Multivariate analysis of hydropedologically significant soil variables on cultivated semi-arid hillslopes

Abstract

Context Hydropedology bridges hydrology to pedology, and hillslope hydropedology is central in understanding topography–hydropedology interrelations. Aim The objective of this study was to statistically evaluate soil–hillslope hydropedology interrelations by multivariate analysis of hydropedologically significant soil variables (HSSVs). Methods A complete randomised 6 × 5 × 3 factorial experiment (six slope aspects, five slope positions and three soil horizons) was established. Twenty nine soil profiles were excavated and described on topslope, shoulder, backslope, footslope, and toeslope positions of hillslopes oriented in different directions. A total of 486 soil samples were taken from A, B, and C horizons at 174 sampling points and analysed for soil parametric properties. In addition, soil morphometric factors were described in the field and converted to their quantitative values. Relationships among HSSVs were analysed by Spearman’s correlation and principal component analysis. Association between HSSVs, soil horizonation and slope factors (slope aspect and position) was analysed by a multivariate factorial ANOVA. Results Slope aspect and slope position were dominant factors, which significantly affected (P < 0.05) variability in the majority of the HSSVs.
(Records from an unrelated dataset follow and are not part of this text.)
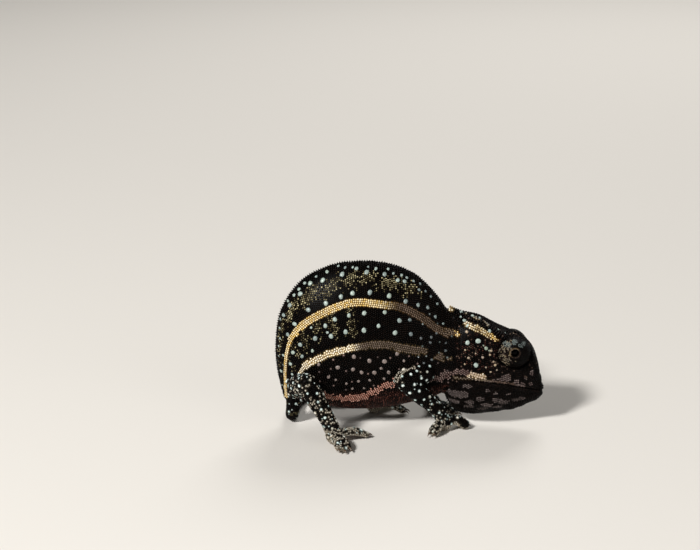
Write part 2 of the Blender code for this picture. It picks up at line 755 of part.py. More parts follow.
def toe_bundle(palm, tip, toes):
    """A mitten that arches from the palm to the floor, and the toes that come out of its end."""
    forward = np.array([tip[0] - palm[0], tip[1] - palm[1]])
    reach = np.linalg.norm(forward)
    forward = np.array([*(forward / reach), 0.0])
    aside = np.array([-forward[1], forward[0], 0.0])
    half_width = TOE_SPACING * (toes - 1) / 2 + TOE_RADIUS * MITTEN_SIDE

    def on_arch(share):
        """The bundle's middle line: straight out, and down to the floor along a rounded arch."""
        rest = SOLE_LEVEL + TOE_RADIUS
        height = rest + (palm[2] + ARCH_START - rest) * (1 - share**ARCH_POWER)
        height += ARCH_RISE * math.sin(math.pi * share) * share
        return palm * (1, 1, 0) + forward * reach * share + (0, 0, height)

    shares = np.linspace(0, MITTEN_REACH, 5)
    path = np.array([on_arch(share) for share in shares])
    widths = half_width * np.interp(shares, *MITTEN_TAPER)
    rings = tube_rings(path, widths, LEG_SIDES, flatten=MITTEN_THICKNESS / half_width)
    pieces = [loft("mitten", rings)]
    for k in range(toes):
        offset = (k - (toes - 1) / 2) * TOE_SPACING
        length = 1.0 - TOE_SHORTENING * abs(k - (toes - 1) / 2)
        toe_shares = np.linspace(TOE_ROOT, length, len(TOE_THICKNESS))
        line = [
            on_arch(share) + aside * offset * (TOE_SPREAD[0] + TOE_SPREAD[1] * share)
            for share in toe_shares
        ]
        ahead = forward + aside * offset * TOE_SPLAY
        knuckle = line[-1]
        for out, rise in CLAW_BEND:
            line.append(knuckle + ahead * CLAW_LENGTH * out + (0, 0, rise))
        thick = [TOE_RADIUS * share for share in TOE_THICKNESS]
        thick += [CLAW_RADIUS, CLAW_TIP_RADIUS]
        pieces.append(loft("toe", tube_rings(np.array(line), thick, TOE_SIDES)))
    return pieces


def tail_path():
    """The tail's middle line and the length up to each of its points: down from the root, then a
    spiral on the floor. Its reach from the spiral's centre shrinks with the angle, and starts
    further out by a sweep that dies away."""
    share = np.linspace(0, 1, 160)
    angle = TAIL_TURN_START - TAIL_TURN_ANGLE * share
    reach = TAIL_START_REACH + (TAIL_END_REACH - TAIL_START_REACH) * share**TAIL_REACH_POWER
    reach += TAIL_SWEEP_REACH * np.exp(-share * TAIL_TURN_ANGLE / TAIL_SWEEP_ANGLE)
    turn = np.column_stack(
        [
            TAIL_TURN_CENTRE[0] + reach * np.cos(angle),
            TAIL_TURN_CENTRE[1] + reach * np.sin(angle),
        ]
    )
    rest = TAIL_ROOT_RADIUS - TAIL_SINK
    drop = np.array(
        [
            TAIL_ROOT,
            (TAIL_ROOT[0], 0.05, TAIL_ROOT[2] - 0.7),
            (TAIL_ROOT[0] - 0.08, 0.45, rest + 0.75),
            (TAIL_ROOT[0] - 0.15, 1.25, rest + 0.22),
        ]
    )
    line = np.vstack([drop, np.column_stack([turn, np.full(len(turn), rest)])[3::6]])
    dense = catmull_rom(line, np.linspace(0, len(line) - 1, 600))
    along = np.concatenate([[0], np.cumsum(np.linalg.norm(np.diff(dense, axis=0), axis=1))])
    return dense, along


def tail_radius(share):
    return TAIL_TIP_RADIUS + (TAIL_ROOT_RADIUS - TAIL_TIP_RADIUS) * (1 - share) ** TAIL_TAPER_POWER


def build_tail(finish):
    """The tail in lengths, each laid on the floor with a narrow flat."""
    path, along = tail_path()
    share = along / along[-1]
    radius = tail_radius(share)
    on_floor = np.interp(share, TAIL_LANDING, (0, 1))
    path[:, 2] += on_floor * (radius - TAIL_ROOT_RADIUS)
    for k, (start, end) in enumerate(zip(TAIL_CUTS, TAIL_CUTS[1:])):
        first = start * along[-1] + (GAP if k else 0)
        count = max(4, round((end * along[-1] - first) / TAIL_RING_STEP) + 1)
        wanted = np.linspace(first, end * along[-1], count)
        line = np.column_stack([np.interp(wanted, along, path[:, c]) for c in range(3)])
        thick = np.interp(wanted, along, radius)
        if k == len(TAIL_CUTS) - 2:
            thick[-1] *= TAIL_TIP_TAPER
        rings = tube_rings(line, thick, TAIL_SIDES)
        rings[:, :, 2] = np.maximum(rings[:, :, 2], 0)
        loft(f"tail_{k + 1}", rings, finish)


def to_metres():
    for thing in bpy.data.objects:
        place = Matrix.Translation((0, MIDDLE_PLANE_Y * MILLIMETRE, 0))
        thing.data.transform(place @ Matrix.Scale(MILLIMETRE, 4))
        thing.data.shade_smooth()
        thing.data.set_sharp_from_angle(angle=math.radians(40))


def main():
    for thing in list(bpy.data.objects):
        bpy.data.objects.remove(thing)
    skin = material("granular black skin", (0.030, 0.024, 0.020), 0.55)
    dark_skin = material("turret skin", (0.060, 0.048, 0.036), 0.50)
    glass = material("eye", (0.010, 0.008, 0.006), 0.08)
    build_trunk(skin)
    build_head(skin)
    for side, word in ((-1, "right"), (1, "left")):
        build_eye(side, word, dark_skin, glass)
    space = loft("body space", trunk_rings(np.linspace(0, 10, 30), swell=GAP))
    hind = ("thigh", "shank", "hind_foot")
    fore = ("upper_arm", "forearm", "fore_foot")
    build_leg("right", HIND_RIGHT, HIND_RADII, hind, (3, 2), space, skin)
    build_leg("left", HIND_LEFT, HIND_RADII, hind, (3, 2), space, skin)
    build_leg("right", FORE_RIGHT, FORE_RADII, fore, (2, 3), space, skin)
    build_leg("left", FORE_LEFT, FORE_RADII, fore, (2, 3), space, skin)
    bpy.data.objects.remove(space)
    build_tail(skin)
    to_metres()


main()
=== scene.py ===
"""The looks of a young jewelled chameleon at life size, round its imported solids.

Shapes are worked out in millimetres about the animal's middle plane, +X to the snout and +Z up, and
turned to metres when a mesh is made. One skin is lofted from the named sizes of the solids, fused
and sculpted. Its scales, combs and jewels are small domes, spread evenly over that skin.
"""

import math

import bpy
import numpy as np
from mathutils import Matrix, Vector
from mathutils.bvhtree import BVHTree
from mathutils.kdtree import KDTree

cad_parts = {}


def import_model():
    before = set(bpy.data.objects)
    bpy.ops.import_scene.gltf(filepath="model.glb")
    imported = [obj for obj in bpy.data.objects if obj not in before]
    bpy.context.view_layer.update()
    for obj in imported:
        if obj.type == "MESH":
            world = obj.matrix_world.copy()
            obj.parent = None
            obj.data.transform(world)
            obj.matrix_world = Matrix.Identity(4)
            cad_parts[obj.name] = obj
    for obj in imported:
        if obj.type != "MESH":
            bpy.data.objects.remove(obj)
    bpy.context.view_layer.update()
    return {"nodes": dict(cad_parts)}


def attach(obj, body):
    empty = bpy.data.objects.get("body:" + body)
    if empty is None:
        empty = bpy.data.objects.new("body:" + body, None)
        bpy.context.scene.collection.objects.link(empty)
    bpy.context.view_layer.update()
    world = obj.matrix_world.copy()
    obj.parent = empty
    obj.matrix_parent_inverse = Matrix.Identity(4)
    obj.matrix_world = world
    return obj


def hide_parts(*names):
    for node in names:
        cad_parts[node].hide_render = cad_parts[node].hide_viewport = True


MILLIMETRE = 0.001
MIDDLE_PLANE_Y = -0.80

# The solids' own sizes, repeated. Station k of two lines is the two ends of one cross-section.
BACK_LINE = [
    (-15.75, 3.60), (-16.50, 7.20), (-16.70, 10.60), (-16.05, 15.00), (-13.60, 18.80), (-9.85, 20.90),
    (-6.00, 21.45), (-2.40, 21.10), (0.80, 19.75), (3.30, 17.30), (4.75, 15.25),
]
BELLY_LINE = [
    (-13.95, 3.55), (-12.75, 3.90), (-11.70, 3.30), (-10.30, 2.80), (-8.45, 2.35), (-6.50, 2.22),
    (-4.40, 2.30), (-2.30, 2.55), (-0.20, 2.95), (2.00, 3.55), (4.35, 4.30),
]
TRUNK_HALF_WIDTH = [0.90, 2.00, 2.90, 3.60, 4.05, 4.30, 4.40, 4.25, 3.90, 3.35, 2.80]
TRUNK_RIDGE = 1.18
TRUNK_BELLY_SHIFT = 0.26
HEAD_TOP = [
    (5.08, 15.75), (6.60, 15.10), (8.60, 14.65), (10.40, 13.75), (12.10, 12.75), (13.60, 12.30),
    (14.80, 11.45), (15.70, 10.00), (16.25, 8.30), (16.55, 6.60),
]
HEAD_THROAT = [
    (4.70, 3.75), (6.00, 2.15), (7.80, 1.72), (9.60, 1.77), (11.30, 2.02), (13.00, 2.45), (14.40, 3.05),
    (15.40, 3.65), (16.05, 4.10), (16.45, 4.65),
]
HEAD_HALF_WIDTHS = [  # at the side crest, the temple, the cheek and the throat
    [0.55, 1.25, 1.95, 2.35, 2.40, 2.20, 1.90, 1.55, 1.20, 0.80],
    [2.10, 2.80, 3.15, 3.10, 2.60, 2.20, 2.00, 1.75, 1.40, 0.95],
    [2.70, 3.20, 3.45, 3.40, 3.05, 2.65, 2.25, 1.80, 1.35, 0.90],
    [2.00, 2.35, 2.50, 2.45, 2.20, 1.85, 1.50, 1.15, 0.85, 0.55],
]
HEAD_DROPS = [0.0, 0.085, 0.36, 0.62, 0.87, 1.0]
LAST_STATION = 10.0
STATION_HALVINGS = 18
LAST_HEAD_STATION = 9.0
LAST_LEVEL = 5.0
SNOUT_TIP = [(16.66, 5.85, 0.78), (16.74, 5.80, 0.42)]
MOUTH_LINE = [
    (17.50, 4.60), (16.56, 4.88), (15.20, 5.35), (12.60, 6.12), (10.00, 6.64), (7.90, 6.86),
]
NOSTRIL = (15.55, 7.85)
SIDE_CREST = [(5.90, 14.05), (8.30, 13.35), (10.60, 12.20), (11.30, 11.85)]
SNOUT_CREST = [(14.75, 10.55), (15.80, 8.70)]
EYE_CENTRE = (13.15, 10.20)
EYE_ROOT_DEPTH = 0.85
LEFT_EYE_DROP = 0.22  # the head leans a little towards the camera
TURRET_LENGTHENING = 1.05
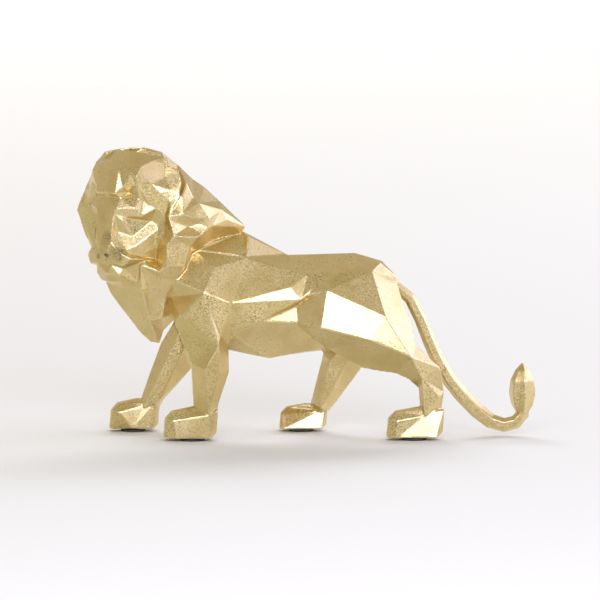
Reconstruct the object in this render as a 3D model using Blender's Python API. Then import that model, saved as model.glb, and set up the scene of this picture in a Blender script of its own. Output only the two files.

Variability in clay and sand contents, bulk density, organic matter content, saturated hydraulic conductivity, and field capacity was significantly affected (P < 0.05) by these factors. Also, soil morphological variables of concentration factors (such as clay accumulation on the ped faces and pore walls), mottles, rupture resistance, stickiness, and plasticity were significantly (P < 0.05) controlled by these factors. Conclusions Clay content and abundance of concentration factors must be included in prospective similar studies, as they are key soil indicators of hydropedology. Implications Further studies should be conducted with different soils for an improved conceptualisation of hillslope-hydropedology interrelations.